___ SUPPLIED RECORDS ___

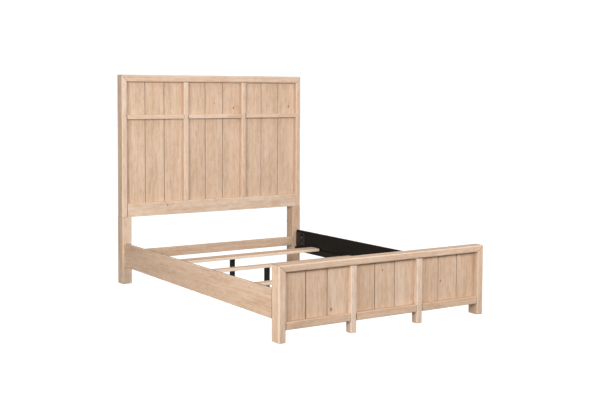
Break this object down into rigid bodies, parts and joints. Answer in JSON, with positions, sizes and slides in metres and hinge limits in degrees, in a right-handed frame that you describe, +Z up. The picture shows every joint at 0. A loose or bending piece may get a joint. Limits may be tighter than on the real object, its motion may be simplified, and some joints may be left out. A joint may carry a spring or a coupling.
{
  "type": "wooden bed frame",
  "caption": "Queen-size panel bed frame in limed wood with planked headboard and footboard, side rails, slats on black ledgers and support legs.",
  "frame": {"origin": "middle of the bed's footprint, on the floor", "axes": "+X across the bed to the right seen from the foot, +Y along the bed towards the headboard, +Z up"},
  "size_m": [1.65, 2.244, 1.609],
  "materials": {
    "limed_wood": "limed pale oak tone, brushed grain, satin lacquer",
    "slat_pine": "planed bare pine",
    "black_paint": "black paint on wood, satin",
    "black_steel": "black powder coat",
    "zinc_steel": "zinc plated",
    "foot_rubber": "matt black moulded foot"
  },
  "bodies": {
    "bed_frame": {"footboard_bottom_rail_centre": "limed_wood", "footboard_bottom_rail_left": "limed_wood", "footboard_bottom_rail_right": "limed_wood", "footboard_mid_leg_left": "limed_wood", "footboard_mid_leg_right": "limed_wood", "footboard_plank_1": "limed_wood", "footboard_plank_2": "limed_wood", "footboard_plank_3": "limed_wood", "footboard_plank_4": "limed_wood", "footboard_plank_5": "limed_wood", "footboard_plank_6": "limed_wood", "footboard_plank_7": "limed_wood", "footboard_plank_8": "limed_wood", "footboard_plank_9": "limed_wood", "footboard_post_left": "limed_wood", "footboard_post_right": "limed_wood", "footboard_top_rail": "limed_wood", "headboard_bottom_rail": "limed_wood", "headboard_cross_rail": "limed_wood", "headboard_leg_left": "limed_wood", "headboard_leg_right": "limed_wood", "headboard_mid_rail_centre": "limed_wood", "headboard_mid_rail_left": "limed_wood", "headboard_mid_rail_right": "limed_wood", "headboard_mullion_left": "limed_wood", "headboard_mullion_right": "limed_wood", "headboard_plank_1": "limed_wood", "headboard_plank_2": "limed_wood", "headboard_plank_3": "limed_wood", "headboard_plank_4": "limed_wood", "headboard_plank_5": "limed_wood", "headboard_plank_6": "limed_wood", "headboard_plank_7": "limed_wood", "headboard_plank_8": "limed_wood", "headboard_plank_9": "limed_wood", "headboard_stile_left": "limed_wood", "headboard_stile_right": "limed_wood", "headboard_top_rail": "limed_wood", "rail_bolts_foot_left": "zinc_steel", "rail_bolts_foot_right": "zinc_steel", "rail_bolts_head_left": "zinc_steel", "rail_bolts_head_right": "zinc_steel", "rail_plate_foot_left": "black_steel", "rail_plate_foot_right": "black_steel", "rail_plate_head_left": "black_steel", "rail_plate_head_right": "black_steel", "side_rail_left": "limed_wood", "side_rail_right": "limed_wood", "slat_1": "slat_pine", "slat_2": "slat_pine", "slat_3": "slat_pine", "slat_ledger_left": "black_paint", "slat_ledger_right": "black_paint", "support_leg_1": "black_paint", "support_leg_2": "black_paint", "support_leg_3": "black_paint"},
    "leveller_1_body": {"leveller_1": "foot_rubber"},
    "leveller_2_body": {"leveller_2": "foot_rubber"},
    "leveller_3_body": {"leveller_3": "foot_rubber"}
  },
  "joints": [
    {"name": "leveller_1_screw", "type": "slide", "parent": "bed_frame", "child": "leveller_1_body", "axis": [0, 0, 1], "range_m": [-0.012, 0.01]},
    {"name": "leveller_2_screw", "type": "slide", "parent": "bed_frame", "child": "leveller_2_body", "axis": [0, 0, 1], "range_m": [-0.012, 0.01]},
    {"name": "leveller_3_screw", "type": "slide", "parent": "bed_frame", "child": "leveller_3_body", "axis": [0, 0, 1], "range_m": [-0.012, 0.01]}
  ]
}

___
___ SUPPLIED RECORDS ___

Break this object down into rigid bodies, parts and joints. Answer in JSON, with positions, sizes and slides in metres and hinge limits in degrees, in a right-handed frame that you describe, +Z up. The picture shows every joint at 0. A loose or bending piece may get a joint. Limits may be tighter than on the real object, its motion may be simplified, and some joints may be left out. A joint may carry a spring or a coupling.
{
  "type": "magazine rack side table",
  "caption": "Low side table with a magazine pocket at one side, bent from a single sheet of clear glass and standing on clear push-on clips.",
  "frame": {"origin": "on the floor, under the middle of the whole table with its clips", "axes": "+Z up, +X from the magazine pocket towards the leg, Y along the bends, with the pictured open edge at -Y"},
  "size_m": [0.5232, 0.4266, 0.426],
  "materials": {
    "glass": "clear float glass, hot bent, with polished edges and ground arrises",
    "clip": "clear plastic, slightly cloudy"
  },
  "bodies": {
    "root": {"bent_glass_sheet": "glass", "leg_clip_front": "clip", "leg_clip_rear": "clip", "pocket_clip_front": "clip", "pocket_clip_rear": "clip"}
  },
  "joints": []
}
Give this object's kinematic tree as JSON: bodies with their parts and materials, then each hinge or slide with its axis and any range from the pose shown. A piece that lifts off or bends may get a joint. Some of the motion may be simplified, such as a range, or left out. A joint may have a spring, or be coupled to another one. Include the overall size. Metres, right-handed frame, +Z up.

___

▶ **GIVEN REQUEST**
Copy every line above in which the string "bends" shows up.

▶ **SOLVED PROBLEM**
  "frame": {"origin": "on the floor, under the middle of the whole table with its clips", "axes": "+Z up, +X from the magazine pocket towards the leg, Y along the bends, with the pictured open edge at -Y"},
Give this object's kinematic tree as JSON: bodies with their parts and materials, then each hinge or slide with its axis and any range from the pose shown. A piece that lifts off or bends may get a joint. Some of the motion may be simplified, such as a range, or left out. A joint may have a spring, or be coupled to another one. Include the overall size. Metres, right-handed frame, +Z up.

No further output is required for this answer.